2009-06-14 Thread LAURIE SOLOMON
Jim,

Sort of a natural mistake since most people associate all scanner drivers as
twain drivers, which most were when all scanners were 32 bit.  Epson
probably did refer to the driver as a 64-bit driver without bothering to
distinguish between twain based drivers and WIA based drivers, which
Microsoft has moved to for all their versions of OS since Vista.  I am not
sure if the drivers for Macs are twain or WIA or something else and if there
are 64 bit Mac drivers available or not since I do not use a Mac.  It may be
that the new Mac OSs have opted to use WIA drivers as well and that one can
use said drivers to work in 64 bit on their systems.

I was not trying to put you or anyone else down for the confusion but was
merely seeking to maintain some clarification of the various differences
between ASPI layers, Twain drivers, and WIA drivers as well as their
relationship to SCSI and USB interfaces and 32 bit versus 64 bit OSs and
drivers.

-Original Message-
From: filmscanners_ow...@halftone.co.uk
[mailto:filmscanners_ow...@halftone.co.uk] On Behalf Of James L. Sims
Sent: Sunday, June 14, 2009 5:00 PM
To: lau...@advancenet.net
Subject: [filmscanners] Re: Epson Perfection V750-M Pro Scanner,

Laurie,

I could be wrong calling the Epson driver a 64-bit twain driver.  If
memory serves me, Epson referred to it as a 64-bit driver.  I did not
ask for it as I was, and still am, on 32-bit machines - mainly because
of the Sprintscan 120.

Jim


LAURIE SOLOMON wrote:
 I would check again on the 64-bit twain driver.  Epson may have developed
a
 proprietary driver for the scanner but I sort of doubt it was a twain
driver
 since there were never any official standards set for the 64 bit twain
 driver by the twain working group consortium even though they talked about
 doing so and there was never any implementation of an official 64-bit
twain
 driver although there may have been implementations of 64 bit drivers for
 scanners by third parties (e.g.

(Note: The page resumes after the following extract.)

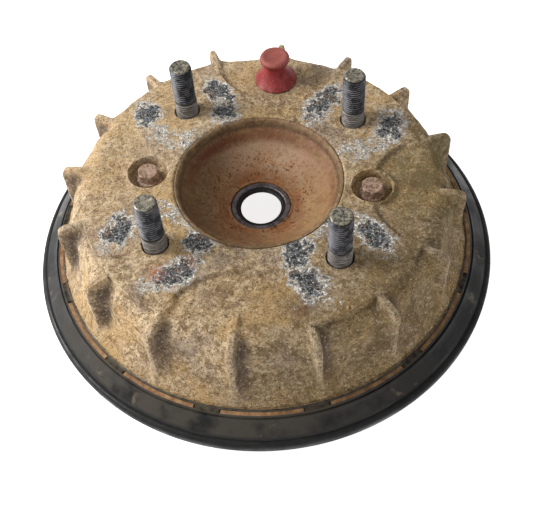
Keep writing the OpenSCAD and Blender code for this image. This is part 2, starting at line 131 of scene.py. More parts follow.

Ed Hamrick) manufacturers as proprietary
 items.  It is quite possible that what you got was a 64 bit WIA interface
 driver which allows the scanner to work with 64 bit Windows Vista machines
 and maybe XP.

 I see where there is now some discussion online about standards for a 64
bit
 version 2.0 twain driver set of standards (version 1 discussions were
 abandoned a few years ago); but the discussions do not seem to have
reached
 a firm enough stage that there have been any fully implemented instances
of
 such a twain driver that are working drivers issued by software
developers.

 -Original Message-
 From: filmscanners_ow...@halftone.co.uk
 [mailto:filmscanners_ow...@halftone.co.uk] On Behalf Of James L. Sims
 Sent: Saturday, June 13, 2009 11:55 PM
 To: lau...@advancenet.net
 Subject: [filmscanners] Re: Epson Perfection V750-M Pro Scanner,

 I have an Epson 1600, that's older than my Polaroid 120 and Epson has
 provided 64-bit twain drivers for it.  But you're right, the 120 will
 have to stay with a 32-bit XP machine.

 Jim

 LAURIE SOLOMON wrote:

 Yes; but you are talking about a relatively new USB based scanner and

 Vista

 X64.  It is quite possible that this newer model scanner uses either
third
 party drivers developed by people like Ed Hemrick or has Epson developed

 WMA

 drivers which are designed for Vista X32 and X64 bit versions.  Being USB
 based and not SCSI based peripherals, you probably did not need to use an
 ASPI layer to get the OSD to recognize the hardware device as was the
case
 with SCSI based scanners of old.  There is a difference between drivers
 which enable software applications to work a peripheral device and such
 things as software code such as ASPI layers which enable the OS to

 recognize

 the existence of the physical device; the two are not the same.

 -Original Message-
 From: filmscanners_ow...@halftone.co.uk
 [mailto:filmscanners_ow...@halftone.co.uk] On Behalf Of
 caryeno...@enochsvision.com
 Sent: Saturday, June 13, 2009 4:03 PM
 To: lau...@advancenet.net
 Subject: [filmscanners] Re: Epson Perfection V750-M Pro Scanner,

 I didn't have to do anything to get my new Epson V500 scanner to work in
 Vista-x64. I used
 the installation CD and then immediately installed the 64-bit updates
that

 I

 downloaded
 from the Epson support pages. Then I turned the scanner on. Windows made

 the

 low beep that
 it does when it recognizes any USB device and that was it. The scanner

 works

 perfectly in
 Vuescan Prof. It was recognized immediately.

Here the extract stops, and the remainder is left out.